Of the 14 Assembly Republicans who voted against the $600 million worth of tax hikes in 2009, ten of them are still serving in the Legislature: Ed Goedhart, Pete Goichochea, Tom Grady, John Hambrick, Richard McArthur, Joe Hardy (now in the Senate), James Settelmeyer (now in the Senate), Don Gustavson (now in the Senate), Lynn Stewart and Melissa Woodbury.

Of the three in the Senate, Gustavson and Settelmeyer are definite “no’s” on the budget deal; Hardy, thanks to the Boulder City “Bypass Buy-Off,” is a definitely “yes.”

And of seven of the ten still serving in the Assembly, only Goedhart, McArthur and Hambrick have committed to staying consistent and voting “no” on the sunset extension. Goichoechea is clearly a flip-flopper who will vote for the tax hike he voted against just two years ago.

But what of the other three? Will Stewart, Woodbury and Grady similarly hop on the deck and flop like a fish? Will they go on record as being against the tax hikes before they were for them? Probably.

But if they thought it was the wrong thing to raise taxes in the midst of a serious economic recession in 2009, how can they now suddenly think it’s the right thing to do? How can these three possibly justify such a vote?

They can’t, so let’s hope they don’t.

Here’s how the budget vote SHOULD go down in the Assembly over the deal that has been struck: Since they didn’t get the reforms they demanded for a vote extending the sunsets, the Republican leaders – Goicoechea and Stewart – should fall on their swords and give the 26 Democrats the two GOP votes they need to reach the 2/3 super-majority they need to extend the sunsets.

If Speaker John Oceguera can’t deliver all 26 members of his caucus, that’s his problem. No way, no how, should Republicans give the Democrats – who have treated them and their bills like an ugly stepsister this entire session – more than two votes.
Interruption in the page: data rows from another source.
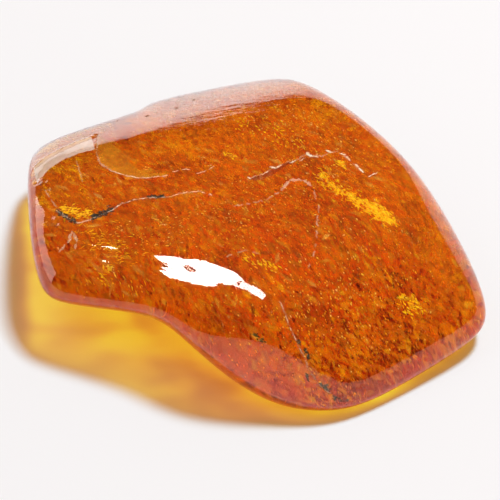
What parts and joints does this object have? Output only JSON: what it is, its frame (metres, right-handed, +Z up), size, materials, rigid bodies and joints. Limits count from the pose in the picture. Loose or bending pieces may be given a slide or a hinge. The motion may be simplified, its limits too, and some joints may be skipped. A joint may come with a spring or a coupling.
{
  "type": "polished amber nugget",
  "caption": "Free-form tumbled nugget of clear orange amber, with a thick rounded body, a raised lobe at one end and one flat side to rest on.",
  "frame": {"origin": "middle of the nugget's plan, on the surface it rests on", "axes": "+X along its length, towards the thick rounded end; +Y away from the near side; +Z up from the flat side it rests on"},
  "size_m": [0.046, 0.0404, 0.0156],
  "materials": {
    "amber": "hand-polished clear orange amber with internal fractures and glints"
  },
  "bodies": {
    "root": {"amber": "amber"}
  },
  "joints": []
}
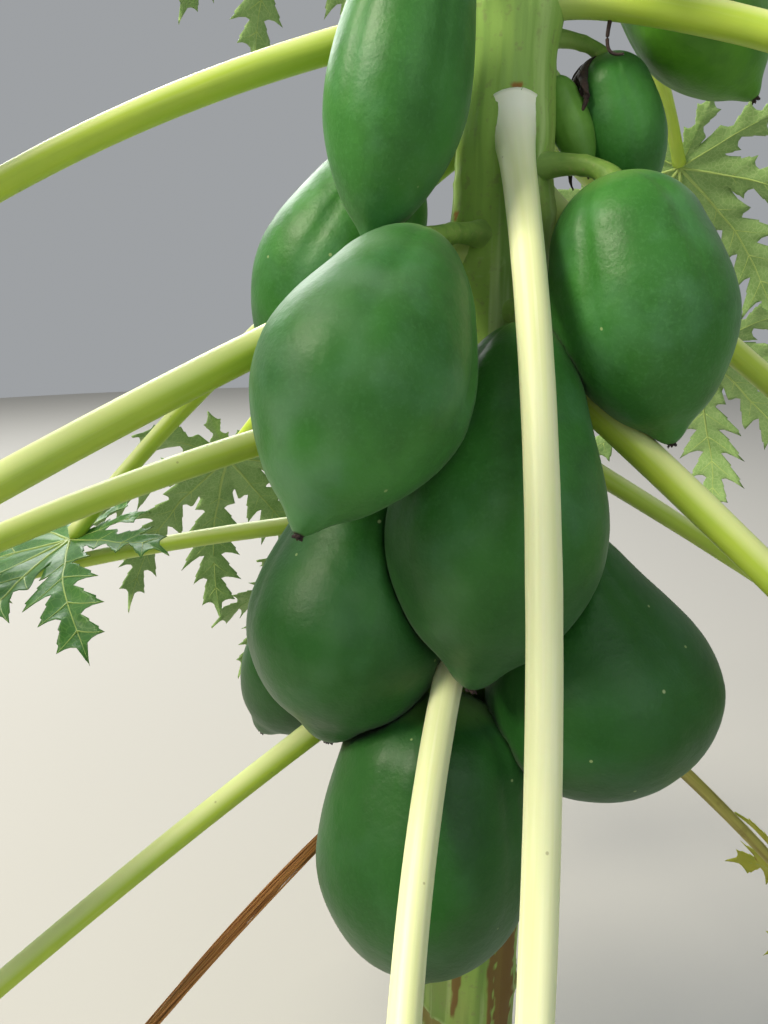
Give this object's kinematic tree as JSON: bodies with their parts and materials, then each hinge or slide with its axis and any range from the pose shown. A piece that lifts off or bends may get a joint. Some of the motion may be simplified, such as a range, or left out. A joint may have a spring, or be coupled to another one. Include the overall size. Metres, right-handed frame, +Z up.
{
  "type": "papaya tree",
  "caption": "Fruiting papaya tree: one soft green trunk, hanging green fruit in the lower leaf axils, and a crown of long-stalked, deeply lobed leaves.",
  "frame": {"origin": "centre of the flat cut under the trunk, at ground level", "axes": "+Z up; -Y is the side that the picture is taken from; +X is to the right in it"},
  "size_m": [1.4892, 1.3913, 2.1929],
  "materials": {
    "bark": "green stem skin with leaf scars",
    "stalk": "smooth waxy pale green",
    "dry_stalk": "dry and fibrous",
    "leaf": "satin leaf",
    "young_leaf": "satin young leaf",
    "rind": "waxy unripe rind with bloom"
  },
  "bodies": {
    "root": {"trunk": "bark", "crown_bud": "young_leaf", "petiole_01": "stalk", "petiole_02": "stalk", "petiole_03": "stalk", "petiole_04": "stalk", "petiole_05": "stalk", "petiole_06": "stalk", "petiole_07": "stalk", "petiole_08": "stalk", "petiole_09": "stalk", "petiole_10": "stalk", "petiole_11": "stalk", "petiole_12": "stalk", "petiole_13": "stalk", "petiole_14": "stalk", "dry_petiole": "dry_stalk", "blade_01": "leaf", "blade_02": "leaf", "blade_03": "leaf", "blade_04": "leaf", "blade_05": "leaf", "blade_06": "leaf", "blade_07": "leaf", "blade_08": "leaf", "blade_09": "leaf", "blade_10": "leaf", "blade_11": "leaf", "blade_12": "leaf", "blade_13": "leaf", "blade_14": "leaf", "leaf_15": "leaf", "leaf_16": "leaf", "leaf_17": "leaf", "leaf_18": "leaf", "leaf_19": "young_leaf", "leaf_20": "young_leaf", "leaf_21": "young_leaf", "leaf_22": "young_leaf", "leaf_23": "young_leaf", "leaf_24": "young_leaf", "leaf_25": "young_leaf", "leaf_26": "young_leaf", "leaf_27": "young_leaf", "leaf_28": "young_leaf", "leaf_29": "young_leaf", "fruit_01": "rind", "fruit_02": "rind", "fruit_03": "rind", "fruit_04": "rind", "fruit_05": "rind", "fruit_06": "rind", "fruit_07": "rind", "fruit_08": "rind", "fruit_09": "rind", "fruit_10": "rind", "fruit_11": "rind", "fruit_12": "rind", "fruit_13": "rind", "fruit_14": "rind"}
  },
  "joints": []
}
Alas, here’s how I see the vote as we stand today:

DEFINITELY FOR: Goicoechea, Stewart, Grady
DEFINITELY AGAINST: Goedhart, Hambrick, McArthur and Livermore
LEANING AGAINST: Hansen, Hardy (Cresent, not Joe),
LEANING FOR: Kite, Kirner, Woodbury
UNDECIDED: Hammond, Ellison, Hickey

For Republicans, the question isn’t whether or not the Democrats and Gov. Sandoval will get the two votes they need to pass the sunset extension. They will. The gut-check question is whether or not the majority of the caucus will vote to raise taxes on Nevada’s businesses and families or vote against raising taxes on Nevada’s businesses and families.
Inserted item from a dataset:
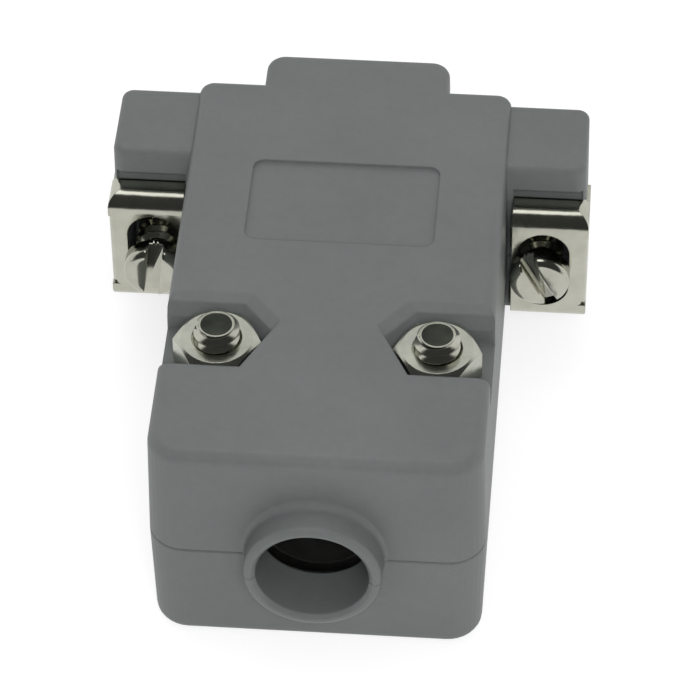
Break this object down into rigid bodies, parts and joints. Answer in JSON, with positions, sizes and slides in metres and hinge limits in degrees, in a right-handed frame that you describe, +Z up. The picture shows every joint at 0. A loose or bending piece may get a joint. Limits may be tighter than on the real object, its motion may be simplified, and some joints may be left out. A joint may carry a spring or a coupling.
{
  "type": "d-sub hood",
  "caption": "Two-part plastic hood for a small D-shaped connector, with a round cable collar, side ears, folded metal brackets and slotted jackscrews.",
  "frame": {"origin": "centre of the closed hood's box, on the flat bottom face", "axes": "+Y towards the mating end, +Z up through the face with the label recess, +X to the right seen from the cable end"},
  "size_m": [0.031, 0.0404, 0.0167],
  "materials": {
    "shell": "fine satin grey ABS",
    "screw_steel": "nickel-plated steel",
    "bracket_steel": "nickel-plated folded sheet",
    "clamp_steel": "zinc-plated sheet"
  },
  "bodies": {
    "hood": {"lower_shell": "shell", "upper_shell": "shell", "closing_screw_left": "screw_steel", "closing_screw_right": "screw_steel", "closing_nut_left": "screw_steel", "closing_nut_right": "screw_steel", "bracket_left": "bracket_steel", "bracket_right": "bracket_steel", "clamp_lower": "clamp_steel", "clamp_upper": "clamp_steel", "clamp_screw_left": "clamp_steel", "clamp_screw_right": "clamp_steel"},
    "jackscrew_left_body": {"jackscrew_left": "screw_steel"},
    "jackscrew_right_body": {"jackscrew_right": "screw_steel"}
  },
  "joints": [
    {"name": "jackscrew_left_turn", "type": "hinge", "parent": "hood", "child": "jackscrew_left_body", "pos_m": [-0.01249, 0.01207, 0.0079], "axis": [0, 1, 0], "continuous": true},
    {"name": "jackscrew_right_turn", "type": "hinge", "parent": "hood", "child": "jackscrew_right_body", "pos_m": [0.01249, 0.01207, 0.0079], "axis": [0, 1, 0], "continuous": true}
  ]
}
And yes, no matter how hard some are trying to spin this, the extension of the tax hikes is a tax hike. The 2009 tax hikes will expire at midnight, June 30, just as was promised to Nevada’s citizens. At that point, Nevada’s families and businesses will see their taxes go down some $600 million. At 12:01 am on July 1st, however, taxes will go back up again some $600 million. It’s a tax hike, it’s a tax hike, it’s a tax hike.

Anyway, as embarrassingly as Assembly Republicans have acquitted themselves this session, this final vote on the single most important bill will be an opportunity to save a little face and retain at least some semblance of an election issue for the next cycle. Will they take the opportunity being handed them…or will they once again blow it?